After he returned to Monticello, Jefferson worked constantly to create the University of Virginia. He projected his character, interests, and talents in planning a university based on the illimitable freedom of the human mind to explore and to expose every subject susceptible of its contemplation. Jefferson reorganized the curriculum, hired the faculty, and selected the library books. He also drew the plans for the buildings and supervised their construction. As a result of his efforts, scholars from other countries were persuaded to teach at the university. In March 1825, Jefferson had the joy of seeing the University of Virginia opened with 40 students, which is still standing today.

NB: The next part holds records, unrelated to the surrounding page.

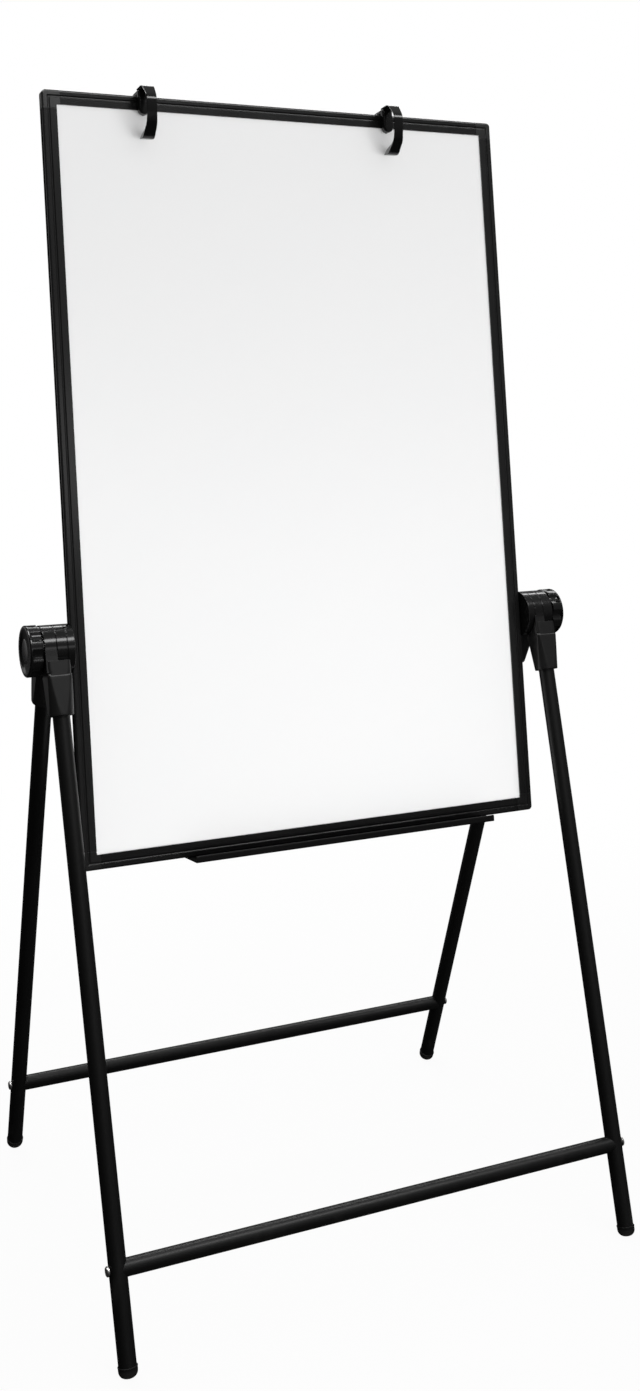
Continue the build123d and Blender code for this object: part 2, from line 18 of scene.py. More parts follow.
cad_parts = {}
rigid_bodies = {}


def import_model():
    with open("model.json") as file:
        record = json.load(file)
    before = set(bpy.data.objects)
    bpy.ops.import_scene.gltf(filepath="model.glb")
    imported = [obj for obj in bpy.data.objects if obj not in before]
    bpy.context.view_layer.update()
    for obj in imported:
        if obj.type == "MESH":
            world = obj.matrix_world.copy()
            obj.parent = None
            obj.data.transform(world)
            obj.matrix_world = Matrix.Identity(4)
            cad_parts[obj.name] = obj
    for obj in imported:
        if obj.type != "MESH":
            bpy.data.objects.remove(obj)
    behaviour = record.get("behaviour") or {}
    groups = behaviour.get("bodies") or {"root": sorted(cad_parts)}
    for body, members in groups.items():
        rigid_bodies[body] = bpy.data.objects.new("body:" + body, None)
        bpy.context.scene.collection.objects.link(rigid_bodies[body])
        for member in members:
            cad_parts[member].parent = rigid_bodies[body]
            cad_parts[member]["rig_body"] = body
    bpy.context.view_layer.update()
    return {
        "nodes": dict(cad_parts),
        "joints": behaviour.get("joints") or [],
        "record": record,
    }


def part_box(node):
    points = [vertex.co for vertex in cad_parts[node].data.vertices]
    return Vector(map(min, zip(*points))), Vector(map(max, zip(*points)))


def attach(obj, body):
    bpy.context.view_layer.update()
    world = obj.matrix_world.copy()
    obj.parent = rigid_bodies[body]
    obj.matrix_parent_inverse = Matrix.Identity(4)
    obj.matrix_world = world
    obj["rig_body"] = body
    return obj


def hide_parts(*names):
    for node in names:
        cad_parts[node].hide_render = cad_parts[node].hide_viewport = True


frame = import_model()

# %% [markdown]
# A few directions and places are shared by everything that follows. The joints of the frame say where the
# hub axis runs and which way the board slides, and that is enough to measure along the leaning board.
# Reading them from the frame is safer than typing them again, because they then change with the model.

# %% Places that the joints give
MM = 0.001
joints = {joint["name"]: joint for joint in frame["joints"]}
hub = Vector(joints["board_tilt"]["pos_m"])
board_up = Vector(joints["board_height"]["axis"]).normalized()
board_across = Vector((1, 0, 0))
board_out = board_across.cross(board_up)
sides = {"left": -1, "right": 1}


def extent(node, direction):
    """Lowest and highest place of a CAD node's points along a direction, measured from the hub axis."""
    places = [(vertex.co - hub).dot(direction) for vertex in frame["nodes"][node].data.vertices]
    return min(places), max(places)


board_high = extent("corner_top_left", board_up)[1]
print("hub axis at", round(hub.z, 4), "and the board's upper edge", round(board_high, 4), "above it")

# %% [markdown]
# ## Expressions instead of node spaghetti
#
# A finish is a small sum: some colour, plus a little noise, times a mask. Written with node calls that sum
# takes a page, so this class wraps one output socket and lets Python's own operators add the Math nodes.
# Numbers go through Math, colours and vectors through Mix and Vector Math, because a Math node turns a
# colour grey. Every other node comes from `node`, which sets a node's settings before its sockets.

# %% A socket that can be calculated with
class Socket:
    """One output of a shader node that Python expressions can use."""

    def __init__(self, output):
        self.output = output

    def node(self, kind, settings, inputs, output=0):
        """One output of a new node. Its settings are set first, then its sockets, by name or by number."""
        tree = self.output.id_data
        added = tree.nodes.new("ShaderNode" + kind)
        for name, value in settings.items():
            setattr(added, name, value)
        for name, value in inputs.items():
            if isinstance(value, Socket):
                tree.links.new(value.output, added.inputs[name])
            else:
                added.inputs[name].default_value = value
        return Socket(added.outputs[output])

    def math(self, operation, *values):
        return self.node("Math", {"operation": operation}, dict(enumerate(values)))

    def __add__(self, other):
        return self.math("ADD", self, other)

    def __rsub__(self, other):
        return self.math("SUBTRACT", other, self)

    def __mul__(self, other):
        return self.math("MULTIPLY", self, other)

    def __truediv__(self, other):
        return self.math("DIVIDE", self, other)

    __radd__ = __add__
    __rmul__ = __mul__

    def rise(self, low, high):
        """0 below low, 1 above high and a smooth rise between them."""
        ends = {"From Min": low, "From Max": high}
        return self.node("MapRange", {"interpolation_type": "SMOOTHSTEP"}, {"Value": self, **ends})

    def tint(self, low, high):
        """The colour low where this is 0 and high where it is 1. Either may be a socket too."""
        return self.node("Mix", {"data_type": "RGBA"}, {0: self, 6: low, 7: high}, 2)

    def stretched(self, factors):
        """A vector with each of its parts multiplied."""
        return self.node("VectorMath", {"operation": "MULTIPLY"}, {0: self, 1: factors})

    def along(self, direction):
        """How far a vector reaches along a direction."""
        return self.node("VectorMath", {"operation": "DOT_PRODUCT"}, {0: self, 1: direction}, "Value")

    def length(self):
        """How long a vector is."""
        return self.node("VectorMath", {"operation": "LENGTH"}, {0: self}, "Value")


print("socket wrapper ready:", len([name for name in vars(Socket) if not name.startswith("__")]), "methods")

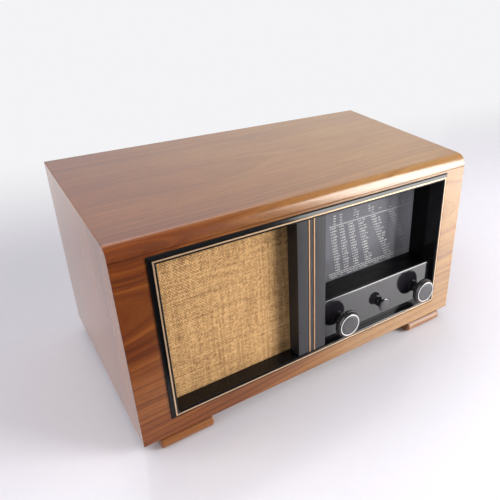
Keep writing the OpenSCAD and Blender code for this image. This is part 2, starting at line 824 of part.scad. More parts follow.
// Spindle of the tuning knob, with the groove that the cord is wound in
module tuning_spindle() {
    color("#b9bcc0") on_front() front_turned(tuning_x, knob_v, [
        [0, 2 - face_w], [shaft_r, 2 - face_w], [shaft_r, cord_d - 4.5], [4.6, cord_d - 4.5],
        [4.6, cord_d - 3.2], [spindle_r - 0.8, cord_d - 2.2], [spindle_r - 0.8, cord_d + 2.2],
        [4.6, cord_d + 3.2], [4.6, cord_d + 4.5], [0, cord_d + 4.5]
    ]);
}

module bearing(x, back_d) {
    front_turned(x, knob_v, [
        [shaft_r + run_gap, apron_d - 6], [bush_r, apron_d - 6], [bush_r, apron_d - 2.5],
        [7, apron_d - 2.5], [7, apron_d], [bush_r, apron_d], [bush_r, apron_d + sheet_t],
        [7, apron_d + sheet_t], [7, back_d], [shaft_r + run_gap, back_d]
    ]);
}

module tuning_bush() {
    color("#b59a5a") on_front() bearing(tuning_x, apron_d + 8);
}

module volume_control() {
    can_d = apron_d + 3;
    color("#c8b088") on_front() {
        bearing(volume_x, can_d);
        front_turned(volume_x, knob_v, [
            [shaft_r + run_gap, can_d], [14, can_d], [14, can_d + 12], [0, can_d + 12],
            [0, can_d + 9.5], [shaft_r + run_gap, can_d + 9.5]
        ]);
        for (x = [-7, 0, 7]) front_box(volume_x + x - 1.2, volume_x + x + 1.2, knob_v - 20,
            knob_v - 12, can_d + 1, can_d + 2);
    }
}

wafer_r = 19;

// Wafer switch: a front plate on its bush, two pillars and two contact wafers
module band_switch() {
    color("#b08a50") on_front() {
        bearing(selector_x, apron_d + 4);
        difference() {
            front_box(selector_x - 20, selector_x + 20, knob_v - 8, knob_v + 8,
                apron_d + 4, apron_d + 5.5);
            front_rod(selector_x, knob_v, shaft_r + 0.5, apron_d, apron_d + 9);
        }
        for (x = [-16, 16]) front_rod(selector_x + x, knob_v, 2, apron_d + 5.5, apron_d + 32);
        for (d = [apron_d + 14, apron_d + 28]) difference() {
            front_rod(selector_x, knob_v, wafer_r, d, d + 1.6);
            front_rod(selector_x, knob_v, shaft_r + 0.5, d - 1, d + 3);
        }
    }
}

// Chassis and what stands on it

module in_case(x, y, z) {
    translate([x, front_y + y, foot_h + z]) children();
}

module chassis_screw_places() {
    for (x = [chassis_x0 + 8, chassis_x1 - 8], y = [70, chassis_y1 - 36]) in_case(x, y, 0) children();
}

module valve_places() {
    for (i = [0:2]) in_case(valve_x + i * valve_gap, valve_y, chassis_z) children();
    power_places() children();
}

module power_places() {
    for (y = [valve_row_y, valve_y]) in_case(power_x, y, chassis_z) children();
}

function chassis_side(inset) = [
    level(board_t - inset, apron_d + inset), level(chassis_z - inset, apron_d + inset),
    [chassis_y1 - inset, chassis_z - inset], [chassis_y1 - inset, board_t - inset]
];

// Folded steel pan, open underneath, with turned-in feet at its ends
module chassis() {
    width = chassis_x1 - chassis_x0;
    mid = (chassis_x0 + chassis_x1) / 2;
    color("#8f9396") difference() {
        union() {
            difference() {
                translate([mid, 0, 0]) along_x(width) polygon(chassis_side(0));
                translate([mid, 0, 0]) along_x(width - 2 * sheet_t) polygon(chassis_side(sheet_t));
            }
            for (x = [chassis_x0 + sheet_t / 2, chassis_x1 - 14]) in_case(x, 60, board_t)
                cube([14 - sheet_t / 2, chassis_y1 - 70, sheet_t]);
        }
        chassis_screw_places() cylinder(r = 2.2, h = 30);
        valve_places() translate([0, 0, -5]) cylinder(r = 12, h = 10);
        on_front() {
            for (x = [volume_x, selector_x, tuning_x])
                front_rod(x, knob_v, bush_r + 0.1, apron_d - 3, apron_d + 4);
            front_box(drum_x - 12, tuning_x + 22, 70, 90, cord_d - 3, cord_d + 4.5);
        }
        in_case(aerial_x + 6, chassis_y1 - sheet_t - 1, aerial_z + aerial_h / 2 - 4)
            cube([aerial_w - 12, sheet_t + 2, 8]);
    }
}

module chassis_screws() {
    color("#c2c5c8") chassis_screw_places() {
        translate([0, 0, -2.4]) cylinder(r = 4, h = 2.4);
        translate([0, 0, -0.5]) cylinder(r = 2, h = board_t + 8);
        translate([0, 0, board_t + sheet_t]) cylinder(r = 3.6, h = 3, $fn = 6);
    }
}

// Laminated core with the winding's bobbin showing front and back, on two clamping rails
module transformer(core, bobbin) {
    color("#4a4c50") translate([-core[0] / 2, -core[1] / 2, 0]) difference() {
        cube(core);
        translate([core[0] * 0.18, -1, core[2] * 0.2]) cube([core[0] * 0.64, core[1] + 2, core[2] * 0.6]);
    }
    color("#8a5a34") translate([0, 0, core[2] / 2])
        cube([core[0] * 0.62, bobbin, core[2] * 0.58], center = true);
}

module mains_transformer() {
    in_case(mains_x, cab_d - 74, chassis_z) transformer(mains_core, 62);
}

module output_transformer() {
    in_case(speaker_x, cab_d - 60, board_t) transformer([50, 26, 44], 44);
}

module valve_sockets() {
    color("#3a2c22") valve_places() difference() {
        cylinder(r = 17, h = socket_h);
        translate([0, 0, -1]) cylinder(r = 4, h = socket_h + 2);
    }
}

// A valve: its dark base and its glass, drawn from the foot of the base as [radius, height]
module valve(r, h) {
    rotate_extrude() {
        square([r, 14]);
        translate([0, 14]) square([r - 1, h - 14 - r + 1]);
        intersection() {
            translate([0, h - r + 1]) circle(r - 1);
            translate([0, h - r + 1]) square(r);
        }
    }
}

module small_valves() {
    color("#9aa6a8") for (i = [0:2])
        in_case(valve_x + i * valve_gap, valve_y, chassis_z + socket_h) valve(15, small_valve_h);
}

module power_valves() {
    color("#8d999b") power_places() translate([0, 0, socket_h]) valve(18, power_valve_h);
}

module if_cans() {
    color("#bcbfc2") for (i = [0, 1]) in_case(valve_x + i * valve_gap - 17, valve_row_y - 17, chassis_z)
        cube([34, 34, 76]);
}

module filter_capacitor() {
    color("#b3b7ba") in_case(valve_x + 2 * valve_gap - 4, valve_row_y, chassis_z) {
        cylinder(r = 17, h = 68);
        cylinder(r = 19, h = 3);
    }
}

aerial_w = 56;
aerial_h = 22;
aerial_d = 12;
aerial_x = post_x1 + 10;
aerial_z = board_t + 22;
inlet_w = 34;
inlet_h = 22;
inlet_x = win_x - 38.4;
inlet_z = board_t + 22;

// Insulating strip with four sockets for aerial, earth and pick-up plugs
module aerial_strip() {
    color("#5a3a22") difference() {
        in_case(aerial_x, chassis_y1, aerial_z) cube([aerial_w, aerial_d, aerial_h]);
        for (k = [0:3]) in_case(aerial_x + 10 + k * 12, chassis_y1 - 1, aerial_z + aerial_h / 2)
            rotate([-90, 0, 0]) cylinder(r = 2.05, h = aerial_d + 2);
    }
}

// Sunk mains connector with two flat-ended pins
module mains_inlet() {
    color("#2a2320") {
        difference() {
            in_case(inlet_x, chassis_y1, inlet_z) cube([inlet_w, 15, inlet_h]);
            in_case(inlet_x + 3, chassis_y1 + 3, inlet_z + 3) cube([inlet_w - 6, 20, inlet_h - 6]);
        }
        for (x = [-6.5, 6.5]) in_case(inlet_x + inlet_w / 2 + x, chassis_y1 + 2, inlet_z + inlet_h / 2)
            rotate([-90, 0, 0]) cylinder(r = 2.4, h = 12);
    }
}

top_board();
left_side();
right_side();
bottom_board();
front_panel();
glue_blocks();
front_feet();
rear_feet();
back_cover();
fascia_frame();
frame_gilt();
post();
post_gilt();
speaker_cloth();
baffle_board();
speaker_basket();
speaker_magnet();
speaker_cone();
voice_coil();
dust_cap();
dial_recess();
dial_ledge();
dial_glass();
glass_clips();
dial_backplate();
dial_lamps();
lamp_holders();
pointer();
pointer_carriage();
drive_cord();
left_pulley();
right_pulley();
drive_drum();
drum_spring();
capacitor_frame();
capacitor_stator();
capacitor_rotor();
control_panel();
volume_knob();
volume_ring();
volume_shaft();
volume_control();
selector_knob();
selector_shaft();
band_switch();
tuning_knob();
tuning_ring();
tuning_spindle();
tuning_bush();
chassis();
chassis_screws();
mains_transformer();
output_transformer();
valve_sockets();
small_valves();
power_valves();
if_cans();
filter_capacitor();
aerial_strip();
mains_inlet();
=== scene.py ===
import bpy
import bmesh
import math
import random
from mathutils import Matrix, Vector, noise


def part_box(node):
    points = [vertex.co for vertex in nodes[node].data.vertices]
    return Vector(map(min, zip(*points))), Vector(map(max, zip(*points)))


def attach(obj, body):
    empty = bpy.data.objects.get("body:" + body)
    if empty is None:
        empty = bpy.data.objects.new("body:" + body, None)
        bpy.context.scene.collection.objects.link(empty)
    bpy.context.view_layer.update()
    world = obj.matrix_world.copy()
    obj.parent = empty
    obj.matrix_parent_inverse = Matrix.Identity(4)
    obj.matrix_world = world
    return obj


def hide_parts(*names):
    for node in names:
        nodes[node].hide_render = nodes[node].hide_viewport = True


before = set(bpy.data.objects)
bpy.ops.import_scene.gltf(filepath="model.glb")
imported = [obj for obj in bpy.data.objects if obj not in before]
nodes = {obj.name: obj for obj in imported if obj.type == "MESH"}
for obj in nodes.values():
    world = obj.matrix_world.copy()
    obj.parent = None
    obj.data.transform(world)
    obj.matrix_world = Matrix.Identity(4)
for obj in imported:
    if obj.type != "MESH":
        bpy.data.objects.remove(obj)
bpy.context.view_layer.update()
mm = 0.001

# The front leans back. Its own frame is x across, v up the front and w out of it, in mm.
front = {"originY": -126.0741, "footHeight": 16.0, "lean": 6.0}
frontFoot = Matrix.Translation((0, front["originY"] * mm, front["footHeight"] * mm))
frontTurn = Matrix.Rotation(math.radians(90 - front["lean"]), 4, "X")
frontPlace = frontFoot @ frontTurn @ Matrix.Scale(mm, 4)
levelTurn = (-math.radians(90 - front["lean"]), 0, 0)  # turns a pattern into the front's own frame


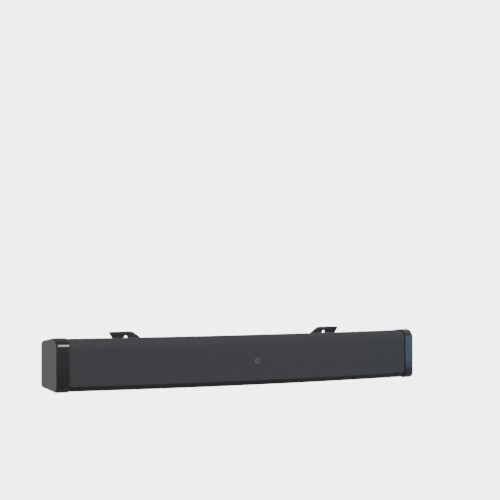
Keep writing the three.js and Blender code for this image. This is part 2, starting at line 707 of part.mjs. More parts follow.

But his strength was failing. On July 4 1826, just 50 years after the adaption of the Declaration of Independence, Jefferson died at the age of 83. He was buried beside his wife at Monticello. The inscription that Jefferson wrote for his grave marker reads: “Here was buried Thomas Jefferson, Author of the Declaration of Independence, of the statute of Virginia for religious and freedom, & Father of the University of Virginia”. These were accomplishments that he ranked higher than being President of the United States’

Memorials and Honors

Jefferson has been memorialized with buildings, sculptures, postage, and currency. In the 1920s, Jefferson, together with George Washington, Theodore Roosevelt, and Abraham Lincoln, was chosen by sculptor Gutzon Borglum and approved by President Calvin Coolidge to be depicted in stone at the Mount Rushmore Memorial.

The Jefferson Memorial was dedicated in Washington, D.C. in 1943, on the 200th anniversary of Jefferson’s birth. The interior of the memorial includes a 19-foot (6 m) statue of Jefferson and engravings of passages from his writings. Most prominent are the words inscribed around the monument near the roof: “I have sworn upon the altar of God eternal hostility against every form of tyranny over the mind of man.”